Dans un contexte de moralisation des jeux on voit poindre des paris en ligne avec des reversions automatiques à des causes humanitaires. N’est ce pas là le meilleur moyen d’apporter une éthique à ce phénomène ?
JFV : On ne peut pas justifier de l’encadrement des jeux uniquement sur la destination des fonds mais bien sur son cahier des charges veillant à protéger les joueurs. Il existe d’ailleurs une vraie tradition solidaire dans les jeux de hasard et d’argent. Le CNDS est prélevé sur les jeux en ligne ; les financements des filières équines sont assurés par le PMU et les jeux de Poker alimentent la Caisse nationale pour les Evènements Historiques.En revanche ce qui peut être vrai dans une démarche solidaire à travers les jeux en ligne, c’est de voir apparaître une catégorie de joueurs qui, conscients que l’on a plus de chance de perdre que de gagner sauront se mobiliser quand même pour une cause qui leur est chère…

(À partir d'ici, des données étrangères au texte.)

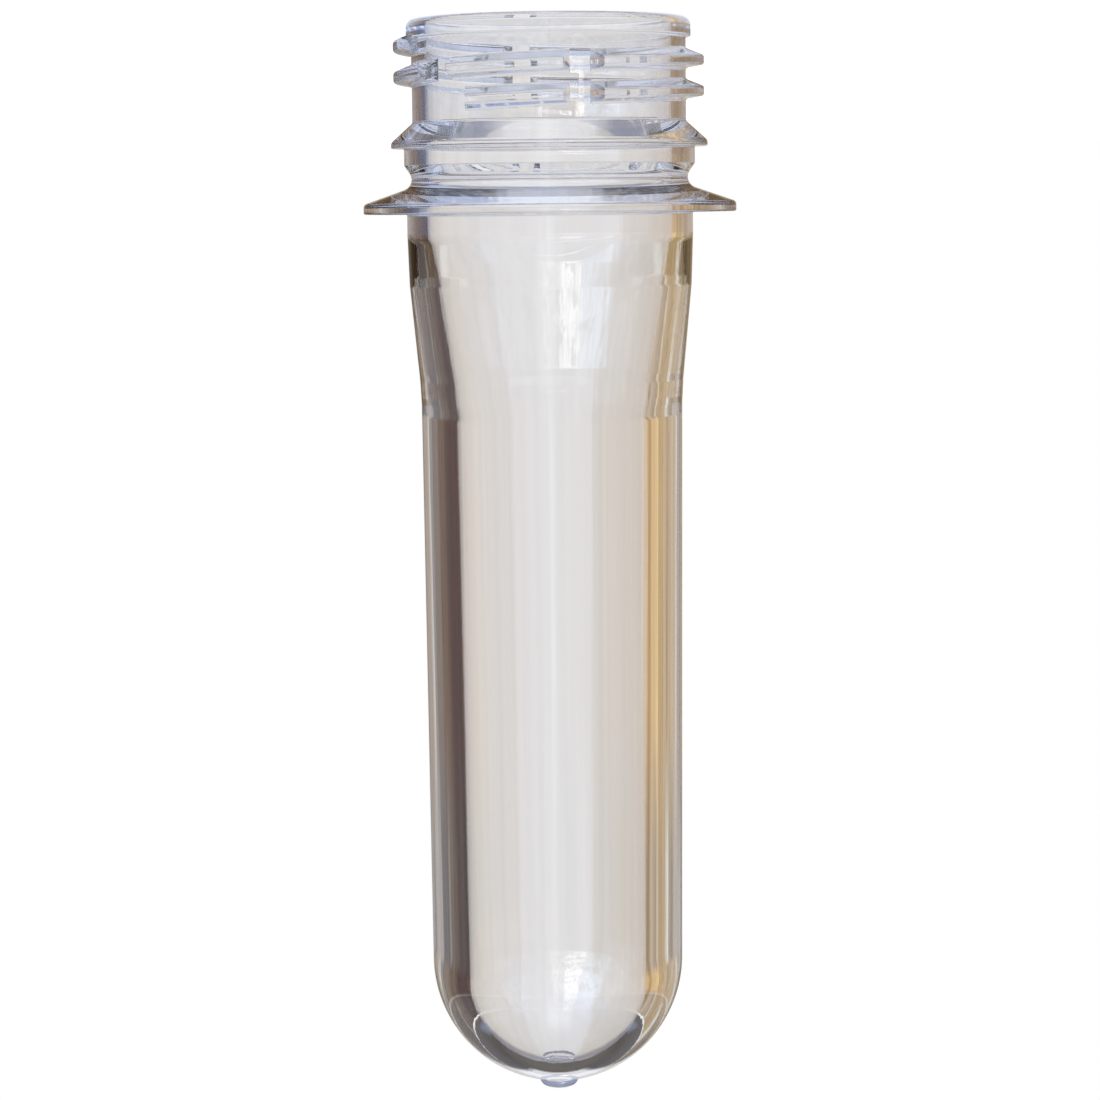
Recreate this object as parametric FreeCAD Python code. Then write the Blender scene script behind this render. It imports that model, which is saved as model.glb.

Ce communautarisme peut exister effectivement. Les Jeux en ligne sont ils une mode ? Quels seraient vos recommandations aux joueurs en tant que Président de l’ARJEL ?
JFV : Les jeux en ligne sont une résultante de l’économie Internet et donc pas prêt à s’essouffler. La régulation des jeux doit donc demeurer en état de veille permanente pour rester efficace au fil des ans.Il faut insister sur le fait que le jeu n’est pas une activité économique banale et qu’elle impose pour chaque joueur une attitude responsable. Adapter sa façon de jouer à ses capacités propres est essentiel à cet égard. Il faut demeurer attentif à ce que le jeu reste un jeu. Bannir de son vocabulaire que l on peut être un « pro » du jeu est une base de réflexion très très importante. INPS, Education Nationale, Centres d’Addictologie, Régulation Publicitaire sont des partenaires attentifs à ces démarches.Les paris en ligne sont au confluent des problèmes d’éthique et de l’économie internet. C’est un sujet sociétal fort mais qui ne doit jamais donner l’illusion que l’on peut maîtriser le hasard ou qu’une soi disant expertise permettrait d’y parvenir un jour.